Copy every line, exactly and only, from the line containing "form_rings = tuple(FORM_RINGS.values())" to the line containing "bpy.data.objects.remove(obj)", both lines included.
────
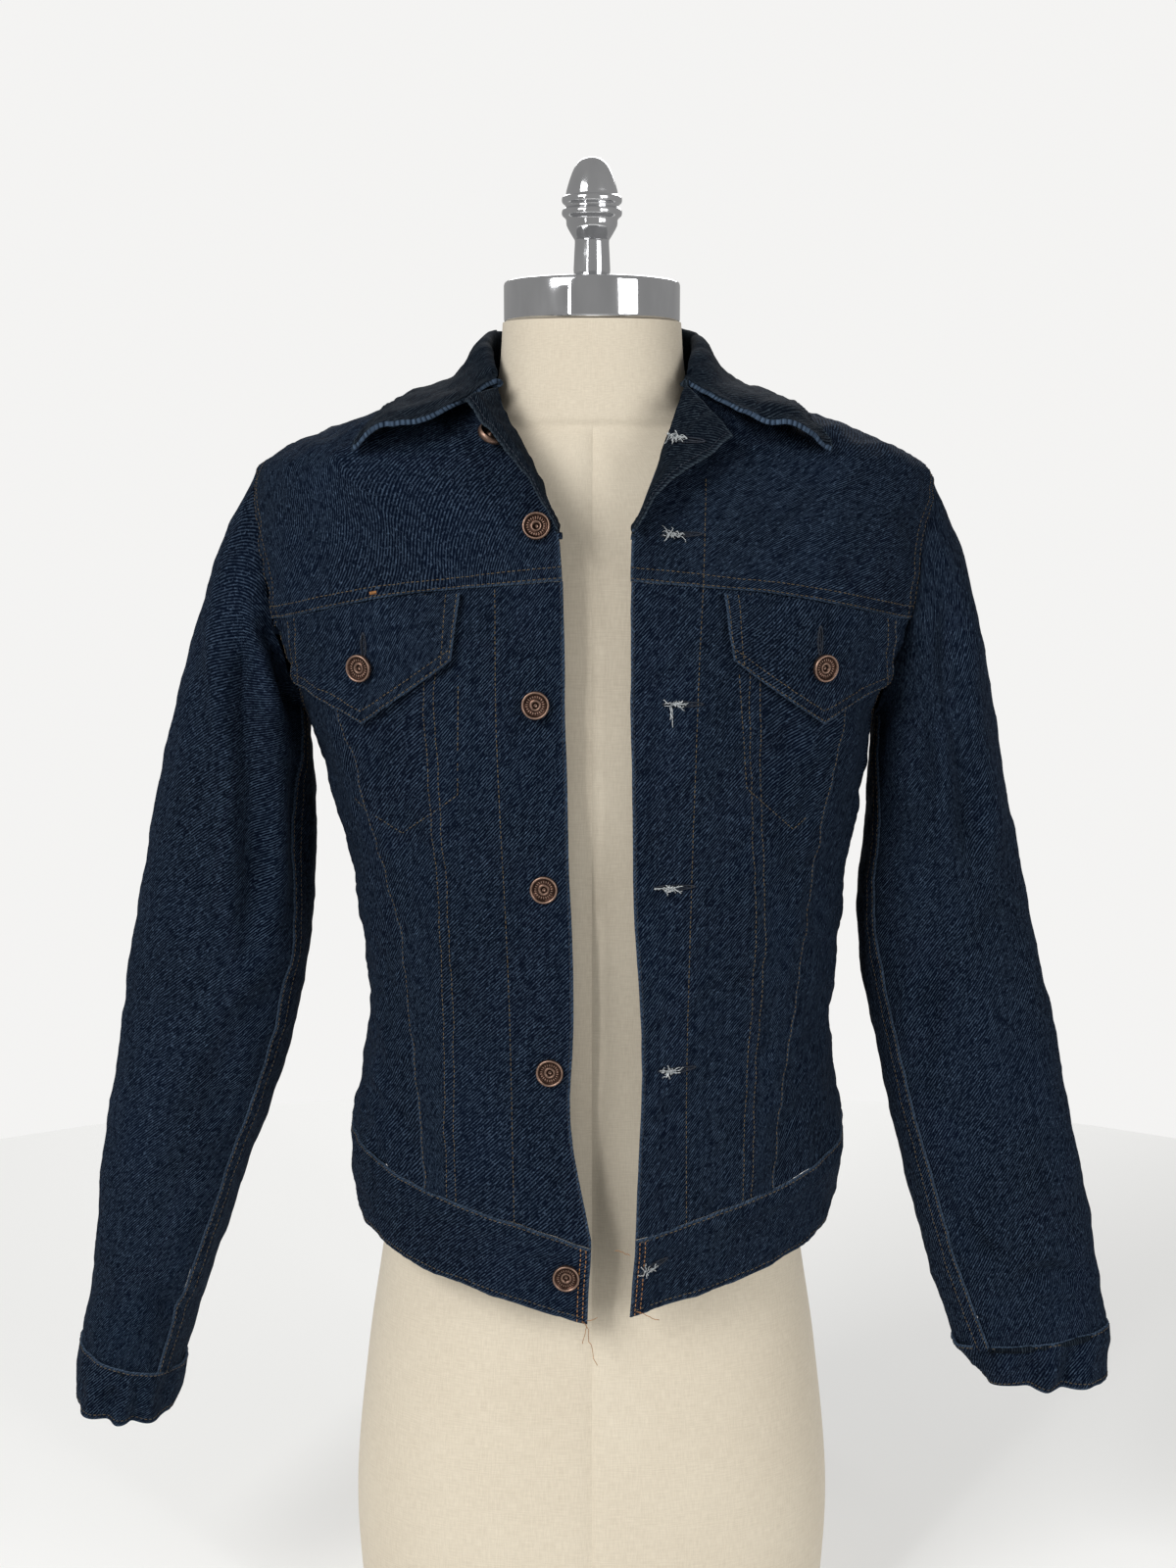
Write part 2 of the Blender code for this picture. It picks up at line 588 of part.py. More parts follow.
for side in (-1, 1):
    name = SIDE_NAME[side]
    sleeve_piece(f"upper_sleeve_{name}", side, whole_turns(BACK_SLEEVE_SEAM), FRONT_SLEEVE_SEAM, 15, 13)
    sleeve_piece(f"under_sleeve_{name}", side, FRONT_SLEEVE_SEAM, BACK_SLEEVE_SEAM, 5, 13)
    sections = CUFF_SECTIONS[side]
    grid = [[section_point(side, section, FULL_TURN * i / 20) for i in range(20)] for section in sections[::-1]]
    cloth(f"cuff_{name}", mirrored_order(grid, -side), DOUBLE_CLOTH, closed=True)

# ---------------------------------------------------------------- collar


def clear_of_shoulders(point, lift):
    """The point, raised where it would come within the lift of the shoulders below it."""
    angle = math.atan2(point.x, -point.y)

    def reach(place):
        ring = ring_point(RINGS, angle, place)
        return math.hypot(point.x, point.y) - math.hypot(ring.x, ring.y)

    if reach(NECKLINE) < 0:
        return point
    place = solve(reach, SHOULDER_EDGE, NECKLINE)
    return Vector((point.x, point.y, max(point.z, ring_point(RINGS, angle, place).z + lift)))


def collar_station(place):
    """Points across the collar: up the stand, over the fold and down the leaf."""
    angle, fold_x, fold_y, fold_z, edge_angle, edge_ring = glide(COLLAR, place)
    foot = jacket_point(math.radians(angle), NECKLINE) + Vector((0, 0, NECK_EDGE_GAP))
    fold = Vector((fold_x, fold_y, fold_z))
    edge = jacket_point(math.radians(edge_angle), edge_ring, COLLAR_LIFT)
    fall = (edge - fold).normalized()
    over = Vector((0, 0, 1))
    shoulder = fold + 0.0050 * fall + 0.0010 * over
    points = [foot, foot.lerp(fold, 0.5), fold, shoulder]
    bow = LEAF_BOW * max(0.0, 1 - place / LEAF_BOW_END) ** 2
    for f in (0.25, 0.50, 0.75):
        sag = 4 * f * (1 - f) * Vector((0.0, -bow, -LEAF_HOLLOW))
        points.append(clear_of_shoulders(shoulder.lerp(edge, f) + sag, COLLAR_LIFT))
    points.append(edge)
    return points


stations = [collar_station((len(COLLAR) - 1) * i / 10) for i in range(11)]
mirrored = [[Vector((-p.x, p.y, p.z)) for p in station] for station in stations[:-1]]
cloth("collar", mirrored_order([list(line) for line in zip(*(mirrored + stations[::-1]))], -1), DOUBLE_CLOTH)

# ---------------------------------------------------------------- tack buttons


def tack(name, spot, normal, radius=TACK_RADIUS):
    """A turned tack button: rolled rim, dished face and a small centre."""
    profile = (
        (0.0, TACK_HEIGHT * 0.70), (radius * 0.28, TACK_HEIGHT * 0.62), (radius * 0.70, TACK_HEIGHT * 0.72),
        (radius * 0.90, TACK_HEIGHT), (radius, TACK_HEIGHT * 0.62), (radius * 0.86, 0.0), (0.0, 0.0),
    )
    made = turned(name, profile, COPPER)
    made.rotation_mode = "QUATERNION"
    made.rotation_quaternion = normal.to_track_quat("Z", "Y")
    made.location = spot
    return made


# ---------------------------------------------------------------- lapels and flaps

for side in (-1, 1):
    fold = [spot for spot in front_edge[side] if jacket_point(*spot).z > LAPEL_FOOT]
    fold = [jacket_point(*spot, CLOTH + DOUBLE_CLOTH) for spot in share_out(fold, 8)]
    rows = []
    for j, start in enumerate(fold):
        x, y, z = glide(LAPEL_EDGE[side], (len(LAPEL_EDGE[side]) - 1) * j / 8)
        end = Vector((side * x, y, z))
        swell = Vector((0.0, -0.0030, 0.0015))
        rows.append([start.lerp(end, f) + 4 * f * (1 - f) * swell for f in (0, 0.33, 0.66, 1)])
    # Turned back on itself, its inner face shows.
    cloth(f"lapel_{SIDE_NAME[side]}", mirrored_order(rows[::-1], side), CLOTH)
    if side < 0:
        # The top tack is on the lapel's hidden face, towards the chest.
        seat, across, along = rows[2][2], rows[2][3] - rows[2][1], rows[3][2] - rows[1][2]
        facing = along.cross(across).normalized()
        tack("neck_tack", seat + (CLOTH + NECK_TACK_SEAT) * facing, facing)

for side in (-1, 1):
    top = front_line(side, FLAP_TOP)
    bottom = front_line(side, FLAP_BOTTOM[:2], 4)[:-1] + front_line(side, FLAP_BOTTOM[1:], 4)
    sides = [front_line(side, (low, high)) for low, high in zip((FLAP_BOTTOM[0], FLAP_BOTTOM[-1]), (FLAP_TOP[0], FLAP_TOP[-1]))]
    grid = lifted(panel(bottom, top, *sides, 8, 4), FLAP_LIFT)
    cloth(f"pocket_flap_{SIDE_NAME[side]}", mirrored_order(grid, side), DOUBLE_CLOTH)

# ---------------------------------------------------------------- tack buttons on fronts, flaps and cuffs

for number, (x, z) in enumerate(FRONT_TACKS, 1):
    spot = on_front(-1, x, z)
    normal = (jacket_point(*spot, 0.01) - jacket_point(*spot)).normalized()
    tack(f"front_tack_{number}", jacket_point(*spot, TACK_SEAT), normal)
for side in (-1, 1):
    spot = on_front(side, *FLAP_TACK)
    normal = (jacket_point(*spot, 0.01) - jacket_point(*spot)).normalized()
    tack(f"flap_tack_{SIDE_NAME[side]}", jacket_point(*spot, FLAP_LIFT + TACK_SEAT), normal)
    section = CUFF_SECTIONS[side][1]
    turn = math.radians(CUFF_TACK_TURN)
    spot, near = section_point(side, section, turn), section_point(side, section, turn + 0.01)
    ahead = (near - spot).normalized()
    down = (section_point(side, CUFF_SECTIONS[side][2], turn) - section_point(side, CUFF_SECTIONS[side][0], turn)).normalized()
    normal = side * ahead.cross(down)
    tack(f"cuff_tack_{SIDE_NAME[side]}", spot + TACK_SEAT * normal, normal, CUFF_TACK_RADIUS)

# ---------------------------------------------------------------- dress form

form_rings = tuple(FORM_RINGS.values())
steps, around = 2 * (len(form_rings) - 1), 24
points = []
for j in range(steps + 1):
    points += [ring_point(form_rings, FULL_TURN * i / around, 0.5 * j) for i in range(around)]
faces = grid_faces(steps + 1, around, closed=True)
faces.append(tuple(range(around))[::-1])
faces.append(tuple(range(steps * around, (steps + 1) * around)))
object_from("form_torso", points, faces, LINEN)

turned("form_neck_cap", (
    (0.0, NECK_CAP_TOP), (NECK_CAP_RADIUS - 0.003, NECK_CAP_TOP), (NECK_CAP_RADIUS - 0.0008, NECK_CAP_TOP - 0.001),
    (NECK_CAP_RADIUS, NECK_CAP_TOP - 0.003), (NECK_CAP_RADIUS, NECK_CAP_BOTTOM + 0.002),
    (NECK_CAP_RADIUS - 0.001, NECK_CAP_BOTTOM), (0.0, NECK_CAP_BOTTOM),
), CHROME, 32)
turned("form_finial", FINIAL_PROFILE, CHROME, 18)
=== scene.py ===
# %% [markdown]
# # A raw denim jacket on a dress form
#
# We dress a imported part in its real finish. The part already holds every panel of a
# trucker jacket as a plain solid; here each one becomes a thin sheet of denim with
# folded seams, rows of stitching, creases and tack buttons, on a linen form with a
# chrome cap. The first cell loads that part as a frame.

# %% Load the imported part
import math

import bpy
import numpy as np
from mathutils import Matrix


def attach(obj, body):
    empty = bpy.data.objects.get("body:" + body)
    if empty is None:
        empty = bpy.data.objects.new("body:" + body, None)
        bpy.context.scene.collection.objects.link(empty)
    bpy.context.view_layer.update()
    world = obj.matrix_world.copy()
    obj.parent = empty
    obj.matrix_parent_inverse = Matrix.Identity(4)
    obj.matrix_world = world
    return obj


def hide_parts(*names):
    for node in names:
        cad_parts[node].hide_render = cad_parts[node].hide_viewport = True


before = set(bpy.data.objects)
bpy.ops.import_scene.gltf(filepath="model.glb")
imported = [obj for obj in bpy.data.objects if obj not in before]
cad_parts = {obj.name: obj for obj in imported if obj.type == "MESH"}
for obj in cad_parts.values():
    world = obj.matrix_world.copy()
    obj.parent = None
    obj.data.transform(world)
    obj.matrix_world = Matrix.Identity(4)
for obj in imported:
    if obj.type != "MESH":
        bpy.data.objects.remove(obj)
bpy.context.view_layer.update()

# %% [markdown]
# ## The pattern
#
# The jacket's body is a stack of rings from hem to neckline, and its seams are short
# lists of points on the front. These are the cutter's measurements, in metres, so the
# sheets we sew here land exactly on the solids they stand for. x runs to the wearer's
# left, the wearer faces -y and z is up.

# %% Measurements of the jacket

CLOTH = 0.0018            # one layer of 14 oz denim
DOUBLE_CLOTH = 0.0030     # collar, flaps, lapels, cuffs and waistband are two layers
FLAP_LIFT = 0.0040        # flap's outer face over the panel
SQUARENESS = 0.07         # how much fuller than an ellipse a body section is

TACK_RADIUS = 0.0085
TACK_HEIGHT = 0.0040
TACK_SEAT = 0.0012        # the tack's back stands this far off the cloth
NECK_TACK_SEAT = 0.0030   # and the one under the lapel, whose cloth bends away
CUFF_TACK_RADIUS = 0.0075

NECK_CAP_RADIUS = 0.0562
NECK_CAP_BOTTOM = 0.8780
NECK_CAP_TOP = 0.9040

# Rings of the jacket's outer face, from hem to neckline. A ring's height is given at
# centre front, side and centre back.
# Columns: front_z, side_z, back_z, half_width, front_depth, back_depth, lean.
JACKET_RINGS = {
    "hem":           (0.2590, 0.3040, 0.3020, 0.1560, 0.1290, 0.1160, 0.0020),
    "band_middle":   (0.2830, 0.3320, 0.3300, 0.1620, 0.1310, 0.1170, 0.0030),
    "band_seam":     (0.3085, 0.3610, 0.3590, 0.1625, 0.1320, 0.1150, 0.0045),
    "low_waist":     (0.3600, 0.3980, 0.4000, 0.1570, 0.1300, 0.1090, 0.0045),
    "waist":         (0.4250, 0.4420, 0.4450, 0.1525, 0.1290, 0.1030, 0.0055),
    "ribs":          (0.4950, 0.5020, 0.5050, 0.1580, 0.1310, 0.1060, 0.0060),
    "chest_low":     (0.5500, 0.5520, 0.5550, 0.1660, 0.1320, 0.1120, 0.0040),
    "chest":         (0.6000, 0.6000, 0.6050, 0.1750, 0.1320, 0.1180, 0.0020),
    "armpit":        (0.6420, 0.6360, 0.6450, 0.1860, 0.1310, 0.1220, 0.0000),
    "armhole_low":   (0.6720, 0.6620, 0.6750, 0.1980, 0.1290, 0.1250, 0.0000),
    "armhole_mid":   (0.7120, 0.7000, 0.7150, 0.2150, 0.1250, 0.1260, 0.0000),
    "armhole_high":  (0.7520, 0.7450, 0.7600, 0.2180, 0.1180, 0.1240, 0.0000),
    "shoulder_edge": (0.7850, 0.7870, 0.8000, 0.2140, 0.1040, 0.1140, 0.0000),
    "shoulder_mid":  (0.8060, 0.8120, 0.8330, 0.1650, 0.0890, 0.0990, 0.0000),
    "shoulder_in":   (0.8180, 0.8260, 0.8480, 0.1150, 0.0780, 0.0850, 0.0000),
    "neckline":      (0.8250, 0.8380, 0.8570, 0.0780, 0.0730, 0.0760, 0.0000),
}
FORM_RINGS = {
    "base":          (0.0000, 0.0000, 0.0000, 0.1540, 0.1060, 0.1120, 0.0000),
    "hip":           (0.1000, 0.1000, 0.1000, 0.1600, 0.1100, 0.1200, 0.0000),
    "high_hip":      (0.2000, 0.2000, 0.2000, 0.1510, 0.1080, 0.1100, 0.0000),
    "under_waist":   (0.2900, 0.2900, 0.2900, 0.1380, 0.1020, 0.0960, 0.0000),
    "waist":         (0.3900, 0.3900, 0.3900, 0.1310, 0.1000, 0.0880, 0.0000),
    "ribs":          (0.4900, 0.4900, 0.4900, 0.1380, 0.1060, 0.0900, 0.0000),
    "chest":         (0.5900, 0.5900, 0.5900, 0.1540, 0.1120, 0.1000, 0.0000),
    "armpit":        (0.6600, 0.6600, 0.6600, 0.1700, 0.1090, 0.1060, 0.0000),
    "shoulder_low":  (0.7200, 0.7150, 0.7200, 0.1800, 0.1010, 0.1060, 0.0000),
    "shoulder_high": (0.7520, 0.7550, 0.7650, 0.1760, 0.0880, 0.0950, 0.0000),
    "shoulder_top":  (0.7750, 0.7820, 0.7950, 0.1500, 0.0760, 0.0830, 0.0000),
    "shoulder_in":   (0.7930, 0.8020, 0.8180, 0.1050, 0.0670, 0.0700, 0.0000),
    "neck_base":     (0.8120, 0.8200, 0.8360, 0.0680, 0.0600, 0.0610, 0.0000),
    "neck_low":      (0.8300, 0.8350, 0.8460, 0.0615, 0.0570, 0.0580, 0.0000),
    "neck":          (0.8550, 0.8550, 0.8580, 0.0585, 0.0550, 0.0560, 0.0000),
    "neck_top":      (0.8775, 0.8775, 0.8775, 0.0570, 0.0545, 0.0545, 0.0000),
}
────
Result of this task:
form_rings = tuple(FORM_RINGS.values())
steps, around = 2 * (len(form_rings) - 1), 24
points = []
for j in range(steps + 1):
    points += [ring_point(form_rings, FULL_TURN * i / around, 0.5 * j) for i in range(around)]
faces = grid_faces(steps + 1, around, closed=True)
faces.append(tuple(range(around))[::-1])
faces.append(tuple(range(steps * around, (steps + 1) * around)))
object_from("form_torso", points, faces, LINEN)

turned("form_neck_cap", (
    (0.0, NECK_CAP_TOP), (NECK_CAP_RADIUS - 0.003, NECK_CAP_TOP), (NECK_CAP_RADIUS - 0.0008, NECK_CAP_TOP - 0.001),
    (NECK_CAP_RADIUS, NECK_CAP_TOP - 0.003), (NECK_CAP_RADIUS, NECK_CAP_BOTTOM + 0.002),
    (NECK_CAP_RADIUS - 0.001, NECK_CAP_BOTTOM), (0.0, NECK_CAP_BOTTOM),
), CHROME, 32)
turned("form_finial", FINIAL_PROFILE, CHROME, 18)
=== scene.py ===
# %% [markdown]
# # A raw denim jacket on a dress form
#
# We dress a imported part in its real finish. The part already holds every panel of a
# trucker jacket as a plain solid; here each one becomes a thin sheet of denim with
# folded seams, rows of stitching, creases and tack buttons, on a linen form with a
# chrome cap. The first cell loads that part as a frame.

# %% Load the imported part
import math

import bpy
import numpy as np
from mathutils import Matrix


def attach(obj, body):
    empty = bpy.data.objects.get("body:" + body)
    if empty is None:
        empty = bpy.data.objects.new("body:" + body, None)
        bpy.context.scene.collection.objects.link(empty)
    bpy.context.view_layer.update()
    world = obj.matrix_world.copy()
    obj.parent = empty
    obj.matrix_parent_inverse = Matrix.Identity(4)
    obj.matrix_world = world
    return obj


def hide_parts(*names):
    for node in names:
        cad_parts[node].hide_render = cad_parts[node].hide_viewport = True


before = set(bpy.data.objects)
bpy.ops.import_scene.gltf(filepath="model.glb")
imported = [obj for obj in bpy.data.objects if obj not in before]
cad_parts = {obj.name: obj for obj in imported if obj.type == "MESH"}
for obj in cad_parts.values():
    world = obj.matrix_world.copy()
    obj.parent = None
    obj.data.transform(world)
    obj.matrix_world = Matrix.Identity(4)
for obj in imported:
    if obj.type != "MESH":
        bpy.data.objects.remove(obj)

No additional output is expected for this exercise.